The writing, for all it is wonderfully written, is a touch on the technical side but it makes for very interesting reading nevertheless. Part one and two of Maynard-Koran’s Fixing The Internet For Real Time Applications series are available to read here and here, however in short part one explores why the internet isn’t an adequate platform to stage online gaming.

Maynard-Koran uses the example of a movie buff searching for reviews of the latest flicks. Waiting, say, two or three or four seconds for a page to load isn’t necessarily a big deal in this instance – it’s very unlikely that this person needs to see the reviews in question instantaneously. Yet waiting two, three or four seconds can be a lifetime in games like LoL, something Maynard-Koran et al want to permanently change.

Part two explores how he and Riot set about such change. Again, it gets pretty techincal but the long and short of it is Riot moved their game servers to Chicago in order to provide an overall faster LoL experience for North American players, steering internet access in the most direct route as possible. Ultimately, they wanted to turn something like this:

Riot graph 1

Into something like this:

Riot graph 2

Before this, Riot tried and failed to broker deals with big ISP companies in search of more bandwidth (such as Comcast and AT&T), so instead built their own private internet by latching onto unused ‘dark fiber’ under the ground that in turn supplemented the private network.

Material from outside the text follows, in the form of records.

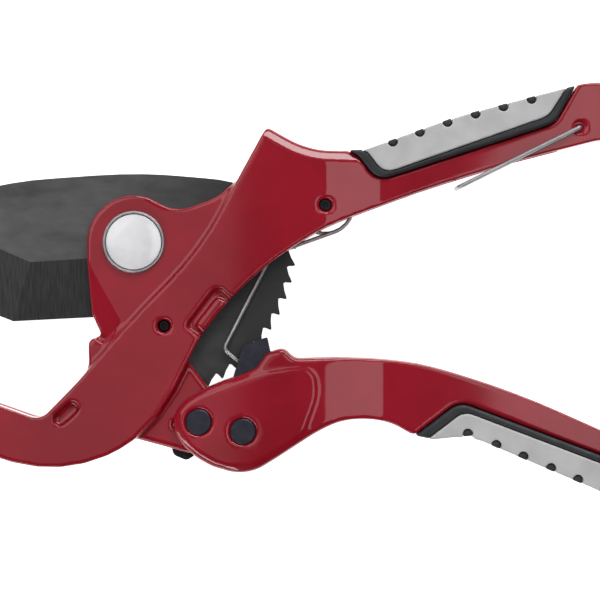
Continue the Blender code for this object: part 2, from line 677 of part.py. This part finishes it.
def under_skin(pad_line, silhouette, depth):
    """The pad's outline with its outer edge moved in by a depth along y."""
    edge = [(corner[0], corner[1] - depth) for corner in silhouette]
    near = crossing(pad_line[-4], pad_line[-3], edge[-1], edge[-2])
    far = crossing(pad_line[-2], pad_line[-1], edge[0], edge[1])
    return rounded([near, pad_line[-3], pad_line[-2], far, (*edge[1], silhouette[1][2])])


def rib_outline(silhouette, x, outer, extra=0.0):
    """Cross rib: a D with its flat side on the grip's outer edge."""
    y, slope = edge_height(silhouette, x)
    lean = atan2(slope, 1.0)
    half = 2.1 + extra
    local = [(half, outer * 0.15)] + [(half * cos(a), outer * (-0.9 - half * sin(a)))
                                       for a in (radians(30.0 * k) for k in range(7))]
    local += [(-half, outer * 0.15)]
    if extra:
        local[0] = (half, outer * 4.0)
        local[-1] = (-half, outer * 4.0)
    return [(x + u * cos(lean) - v * sin(lean), y + u * sin(lean) + v * cos(lean)) for u, v in local]


def grip(label, liner_line, pad_line, silhouette, core, ribs, outer, axis):
    """Black liner on the handle's core and grey pad over the liner, with cross ribs between."""
    full = rounded(liner_line + silhouette)
    pad = rounded(pad_line + silhouette[1:])
    wall_z = 8.3
    shell = 2.2

    liner = bevelled(plate(label + "_grip_liner", full, -BAND_H + 0.5, BAND_H - 0.5, axis), 1.2, 2)
    cut(liner, plate(label + "_pad_seat", grown(pad, GAP), -DEEP, DEEP, axis))
    block = grown(under_skin(pad_line, silhouette, (shell + GAP + 0.8) * outer), 0.8)
    join(liner, plate(label + "_inner", block, GAP - wall_z, wall_z - GAP, axis))
    for i, x in enumerate(ribs):
        rib = rib_outline(silhouette, x, outer)
        join(liner, plate(f"{label}_rib_{i}", rib, -BAND_H + 0.6, BAND_H - 0.6, axis))
    cut(liner, plate(label + "_core_seat", grown(rounded(core), GAP), -CORE_H - GAP, CORE_H + GAP, axis))
    finish(liner, BLACK_GRIP, 0.5)

    cover = bevelled(plate(label + "_grip_pad", pad, -BAND_H, BAND_H, axis), 2.6, 3)
    hollow = grown(under_skin(pad_line, silhouette, (shell + 0.5) * outer), 0.5)
    cut(cover, plate(label + "_hollow", hollow, -wall_z, wall_z, axis))
    for i, x in enumerate(ribs):
        notch = rib_outline(silhouette, x, outer, GAP)
        cut(cover, plate(f"{label}_notch_{i}", notch, -DEEP, DEEP, axis))
    finish(cover, GREY_GRIP, 0.45)


# ---------------------------------------------------------------- lower handle

def lower_outline():
    cheek = smooth([(36.0, -102.5), (28.6, -98.2), (22.0, -92.0), (18.5, -85.5), (18.8, -78.5),
                    (22.9, -72.7), (30.0, -68.2), (40.8, -63.4), (50.0, -60.2), (56.0, -57.3)], 3)
    bump = rounded([(56.0, -57.3), (60.5, -50.6, 5.0), (68.6, -48.2, 4.0), (73.6, -53.2, 4.0),
                    (92.0, -52.7)])[1:-1]
    back = smooth([(92.0, -52.7), (108.8, -53.2), (130.7, -55.7), (152.5, -61.6), (185.3, -73.4),
                   (207.2, -83.0), (240.0, -97.6)])
    head = rounded([(240.0, -97.6), (257.0, -105.4, 9.0), (246.0, -130.4, 10.0), (233.0, -122.6)])[1:]
    seat = liner_edge(LOWER_LINER, LOWER_SILHOUETTE)
    belly = smooth([(126.2, -87.4), (118.0, -83.0), (106.0, -80.8), (94.2, -82.1), (84.9, -86.2),
                    (73.7, -93.2), (62.8, -100.2), (56.2, -103.9), (48.0, -105.3), (36.0, -102.5)])
    return cheek + bump + back + head + seat[::-1] + belly[:-1]


def raised_plate_outline():
    """Raised plate around the two pins, ending in a curve across the handle."""
    return rounded([(20.9, -85.0, 8.0), (20.9, -77.0, 6.0), (28.0, -71.3, 20.0), (60.0, -58.6, 90.0),
                    (82.0, -57.0, 9.0), (84.2, -69.0, 20.0), (77.8, -86.8, 5.0), (54.5, -102.6, 12.0),
                    (40.0, -102.5, 20.0), (26.5, -94.5, 12.0)])


def fork_outline():
    """Space between the cheeks, open towards the body; it clears the lug, rack and pawl."""
    return [(0.0, -120.0), (34.0, -120.0), (38.0, -101.3), (56.0, -100.2), (74.0, -89.3), (86.0, -80.0),
            (92.0, -70.0), (95.0, -61.0), (104.0, -48.0), (104.0, -30.0), (0.0, -30.0)]


def lower_handle():
    handle = bevelled(plate("lower_handle", lower_outline(), -CHEEK_H, CHEEK_H, "handle_axis"), 2.0, 3)
    combine(handle, side_profile("handle_thickness", HANDLE_THICKNESS, "handle_axis"), "INTERSECT")
    plate_part = plate("raised_plate", raised_plate_outline(), -BAND_H, BAND_H, "handle_axis")
    plate_part = bevelled(plate_part, 0.7, 2)
    core = plate("lower_core", rounded(LOWER_CORE), -CORE_H, CORE_H, "handle_axis")
    join(handle, plate_part, core)
    channel = rounded([(100.0, -40.0), (100.0, -63.5, 3.0), (124.0, -63.7, 30.0), (152.0, -69.6, 60.0),
                       (218.0, -96.2, 3.0), (222.0, -85.0), (240.0, -60.0)])
    cut(handle, plate("fork", fork_outline(), -FORK_H, FORK_H, "handle_axis"),
        plate("handle_channel", channel, -5.5, 5.5, "handle_axis"))
    head_bore = [(6.3, -10.3), (4.8, 10.3), (6.3, 15.0)]
    cut(handle, stepped_bore("handle_pin_bore", HANDLE_AXIS, head_bore, axis="handle_axis", count=28),
        stepped_bore("pawl_pin_bore", PAWL_AXIS, head_bore, axis="handle_axis", count=28))
    return finish(handle, RED, 0.25)


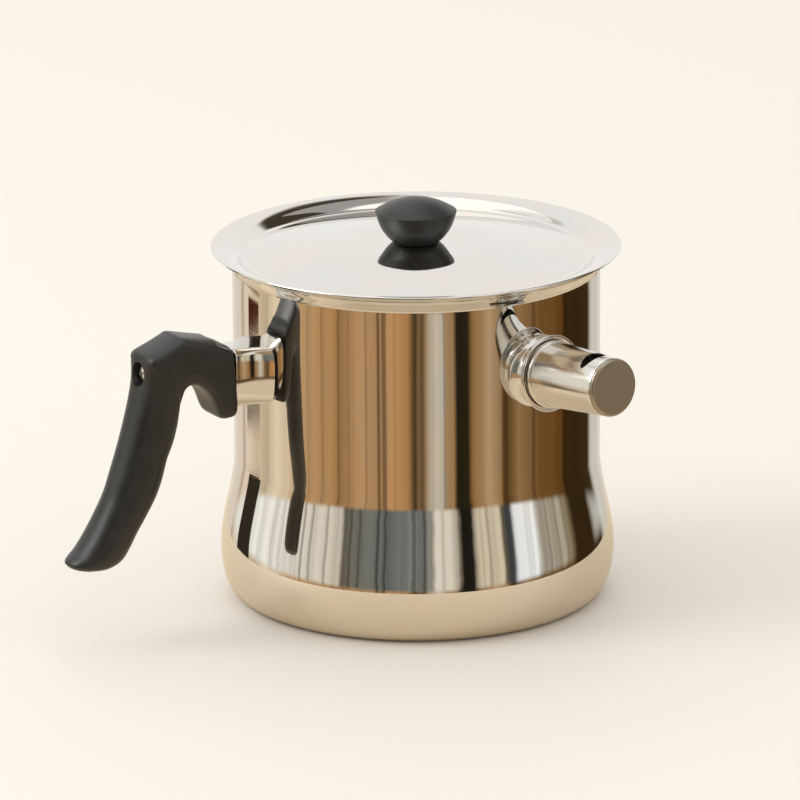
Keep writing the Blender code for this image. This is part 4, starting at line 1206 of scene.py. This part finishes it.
def bakelite_finish(name, matt, gloss, bloom):
    """Black moulded resin with a fine grain, and a roughness that changes in soft blots."""
    made, tree, shader = new_finish(name)
    spot = node(tree, 'ShaderNodeTexCoord').outputs["Object"]
    grain = noise(tree, spot, GRAIN_SCALE, 2.0, 0.6)
    mottle = noise(tree, spot, MOTTLE_SCALE, 3.0, 0.6)
    shade = spread(tree, mottle, 0.0, 1.0)
    feed(tree, shader, {
        "Base Color": blend_colours(tree, shade, BLACK, GREY_BLOOM, "black with a grey bloom"),
        "Roughness": spread(tree, mottle, gloss, matt),
        "IOR": RESIN_IOR,
        "Sheen Weight": bloom,
        "Sheen Roughness": 0.35,
        "Normal": relief(tree, grain, GRAIN_DEPTH),
    })
    return made


grip_black = bakelite_finish("black_bakelite_grip", 0.43, 0.36, 0.10)
knob_black = bakelite_finish("black_bakelite_knob", 0.46, 0.38, 0.02)
hand_over(grip, grip_black, "black_bakelite", "pot", "handle_grip")

# %% [markdown]
# The screw that holds the grip has a pan head with a cross in it. The head is spun as the other
# round pieces are, and a cross of two thin blocks is cut out of it.

# %% Handle screw and washer
WASHER_RADIUS = 4.4
WASHER_THICKNESS = 0.8
SCREW_RADIUS = 2.0
SCREW_TIP = 100.0
HEAD_RADIUS = 3.6
HEAD_HEIGHT = 2.4
HEAD_SIDE = 0.9
CROSS = (4.3, 0.85, 2.8)
CROSS_TURN = radians(20.0)

screw_line = (Matrix.Rotation(pi, 4, 'Z') @ Matrix.Translation((0.0, 0.0, SCREW_HEIGHT * MM))
              @ Matrix.Rotation(pi / 2.0, 4, 'Y'))
seat = RECESS_FLOOR + GAP + WASHER_THICKNESS + GAP
head_line = [(0.0, SCREW_TIP), (SCREW_RADIUS - 0.5, SCREW_TIP), (SCREW_RADIUS, SCREW_TIP + 0.5),
             (SCREW_RADIUS, seat), (HEAD_RADIUS - 0.15, seat), (HEAD_RADIUS, seat + 0.15),
             (HEAD_RADIUS, seat + HEAD_SIDE)]
head_line += arc((0.0, seat + HEAD_SIDE), HEAD_RADIUS, 0.0, 90.0, 10, HEAD_HEIGHT - HEAD_SIDE)[1:-1]
head_line += [(0.0, seat + HEAD_HEIGHT)]
screw = spin_line("handle_screw_pan_head", head_line, 64)
for turn in (0.0, pi / 2.0):
    cross_line = (Matrix.Rotation(turn + CROSS_TURN, 4, 'Z')
                  @ Matrix.Translation((0.0, 0.0, (seat + HEAD_HEIGHT) * MM)))
    cut_away(screw, block_cutter(cross_line, CROSS))
carry(screw, screw_line)
screw_steel = steel_finish("bright_screw_steel", dull=(0.16, 0.26), turn=(0.0, pi / 2.0, 0.0), wander=0.00001)
hand_over(screw, screw_steel, "polished_steel", "pot", "handle_screw", angle=35.0)

washer_low = RECESS_FLOOR + GAP
washer_high = washer_low + WASHER_THICKNESS
washer_line = [(SCREW_RADIUS + GAP, washer_low), (WASHER_RADIUS - 0.2, washer_low),
               (WASHER_RADIUS, washer_low + 0.2), (WASHER_RADIUS, washer_high - 0.2),
               (WASHER_RADIUS - 0.2, washer_high), (SCREW_RADIUS + GAP, washer_high)]
washer = spin_line("handle_screw_washer", washer_line, 64, closed=True)
carry(washer, screw_line)
hand_over(washer, screw_steel, "polished_steel", "pot", "handle_washer", angle=35.0)

# %% [markdown]
# ## Lid
#
# The lid is pressed from one sheet: a shallow dome, a crease, and a dished band that rises to the
# edge, where the sheet is folded down. The knob's mirror image in the photograph is shorter than
# the knob, and that tells how the dome is shaped: flat in the middle, and then a shallow cone. The
# height formula does just that.

# %% Lid plate
LID_SHEET = 0.7
LID_RADIUS = 89.2
LID_CREASE_RADIUS = 75.5
LID_CREASE_HEIGHT = 151.9
LID_CREASE_ROUND = 1.2
LID_BAND_RISE = 4.8
LID_DOME_RISE = 5.5
LID_FLAT_RADIUS = 26.0
LID_BEND_RADIUS = 42.0
LID_HOLE_RADIUS = 2.65
LID_FOLD = 0.75
LID_TURN = 224
BAND_START = 0.03
BAND_RUN = 0.94
BAND_SHARES = ((0.0, 0.0), (0.11, 0.22), (0.25, 0.45), (0.44, 0.67), (0.68, 0.86), (0.86, 0.96), (1.0, 1.0))


def dome_height(radius):
    """A nearly flat middle that bends into a shallow cone."""
    cone = LID_DOME_RISE / (LID_CREASE_RADIUS - (LID_FLAT_RADIUS + LID_BEND_RADIUS) / 2.0)
    if radius <= LID_FLAT_RADIUS:
        return LID_DOME_RISE
    if radius <= LID_BEND_RADIUS:
        bend = 2.0 * (LID_BEND_RADIUS - LID_FLAT_RADIUS)
        return LID_DOME_RISE - cone * (radius - LID_FLAT_RADIUS) ** 2 / bend
    return cone * (LID_CREASE_RADIUS - radius)


def cap_height(radius, edge_radius, rise):
    """Height of a ball's cap above its edge."""
    ball = (edge_radius ** 2 + rise ** 2) / (2.0 * rise)
    return rise - ball + sqrt(ball ** 2 - radius ** 2)


def upwards(point):
    """Away from the floor."""
    return Vector((0.0, 0.0, 1.0))


band = LID_RADIUS - LID_CREASE_RADIUS
lid_top = []
for i in range(61):
    radius = LID_HOLE_RADIUS + (LID_CREASE_RADIUS - LID_CREASE_ROUND - LID_HOLE_RADIUS) * i / 60
    lid_top.append((radius, LID_CREASE_HEIGHT + dome_height(radius)))
for i in range(1, 30):
    share = BAND_START + BAND_RUN * i / 30
    rise = LID_BAND_RISE * smooth_through(BAND_SHARES, share)
    lid_top.append((LID_CREASE_RADIUS + band * share, LID_CREASE_HEIGHT + rise))
edge_height = lid_top[-1][1]
lid_top += arc((LID_RADIUS - LID_FOLD, edge_height - LID_FOLD + 0.02), LID_FOLD, 90.0, 8.0, 8)
lid_plate = pressed("lid_plate_pressing", lid_top, LID_SHEET, 0.25, LID_TURN, upwards)
hand_over(lid_plate, lid_steel, "polished_steel", "lid", "lid_plate")
print("the lid is", 2.0 * LID_RADIUS, "mm across")

# %% [markdown]
# The knob is turned from the same black resin: a bowl that swells out from its foot, a crisp edge
# and a low dome on top. The edge gets a small rounding of its own, because no moulded edge is
# perfectly sharp, and that rounding is what catches the light.

# %% Lid knob
KNOB_RADIUS = 17.7
KNOB_EDGE = 13.4
KNOB_EDGE_ROUND = 0.45
KNOB_HEIGHT = 19.2
KNOB_LOWER = 0.03
KNOB_FOOT = ((0.0, 0.2), (9.6, 0.2), (9.9, 0.1))
BOWL = ((0.0, 10.0), (1.2, 11.4), (2.7, 12.8), (5.8, 15.0), (9.6, 16.65), (13.4, 17.7))
BOWL_TOP = 12.8

foot = LID_CREASE_HEIGHT + LID_DOME_RISE + GAP
knob_line = [(radius, foot - down) for radius, down in KNOB_FOOT]
for i in range(29):
    up = BOWL_TOP * i / 28
    knob_line.append((smooth_through(BOWL, up), foot + up))
knob_line += arc((KNOB_RADIUS - KNOB_EDGE_ROUND, foot + KNOB_EDGE - 0.05), KNOB_EDGE_ROUND, 0.0, 55.0, 5)
for i in range(1, 22):
    radius = (KNOB_RADIUS - 0.7) * (1.0 - i / 22)
    rise = cap_height(radius, KNOB_RADIUS, KNOB_HEIGHT - KNOB_EDGE)
    knob_line.append((radius, foot + KNOB_EDGE + rise - KNOB_LOWER))
knob_line.append((0.0, foot + KNOB_HEIGHT - KNOB_LOWER))
knob = spin_line("lid_knob_turning", knob_line, 128)
hand_over(knob, knob_black, "black_bakelite", "lid", "lid_knob", angle=50.0)

# %% [markdown]
# ## Pieces that stay as the CAD has them
#
# The bracket, the heat spreader and the fixings of the knob are plain turned or folded parts, and
# they hide inside. Their CAD shapes are right, so they only get finishes of their own.

# %% Hidden pieces
plain_satin = steel_finish("satin_bracket_steel", colour=(0.60, 0.58, 0.55, 1.0), dull=(0.28, 0.40))
aluminium = steel_finish("cast_aluminium", colour=(0.76, 0.76, 0.77, 1.0), dull=(0.36, 0.50), flat=True)
brass = steel_finish("turned_brass", colour=(0.72, 0.52, 0.22, 1.0), dull=(0.22, 0.34), rings=0.000002)
fastener_steel = steel_finish("plain_fastener_steel", dull=(0.18, 0.28), flat=True)
HIDDEN = (("handle_bracket", plain_satin), ("base_spreader", aluminium), ("knob_insert", brass),
          ("knob_screw", fastener_steel), ("knob_washer", fastener_steel))
for name, finish in HIDDEN:
    cad_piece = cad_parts[name]
    for slot in cad_piece.material_slots:
        slot.material = finish
    print(name, "is finished in", finish.name)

They say this is “one of the fastest networks on the continent”, and that the move to the Windy City saw the majority of the playerbase getting decent, sub-80 millisecond pings jump “from 50 percent to 80 percent.” Again, this is Riot’s own data, but this graph, labelled “Riot Direct Impact 11/21/2014 – 8/18/2015”, depicts these results:

Riot graph 3

“OK, Peyton, what do we do about it?” says Maynard-Koran in reference to how latency and packet loss make real-time gaming difficult. “The answer is simple and exciting: we build our own internet. Before you call that a pipe dream, let’s briefly recap the internet’s architecture from my previous post. The internet isn’t a single unified system owned by one entity, but rather a conglomeration of multiple entities.

“When you play League, data transfers from Riot’s servers to backbone companies (like Level 3, Zayo, and Cogent) to ISP companies (like Comcast, AT&T, Time Warner Cable, and Verizon) and then finally to your set-up (modem, router, computer), before making a return trip.”

Maynard-Koran continues: “We’re not the first to tackle something like building a part of the internet; Google notably now runs fiber in some communities in the United States. But where Google is focusing on the cable running to your house, we’re more interested in creating a network like the backbone companies.

“This would allow us to pick up player traffic as close to the player as possible and then put it on our network—a network with many fewer routers (and other devices) that drop packets and degrade the player experience.”

The posts are well worth reading in their entirety as some of it really is fascinating stuff. Given how popular League of Legends already is, hats off to Riot for going that extra, literal mile(s) for its players.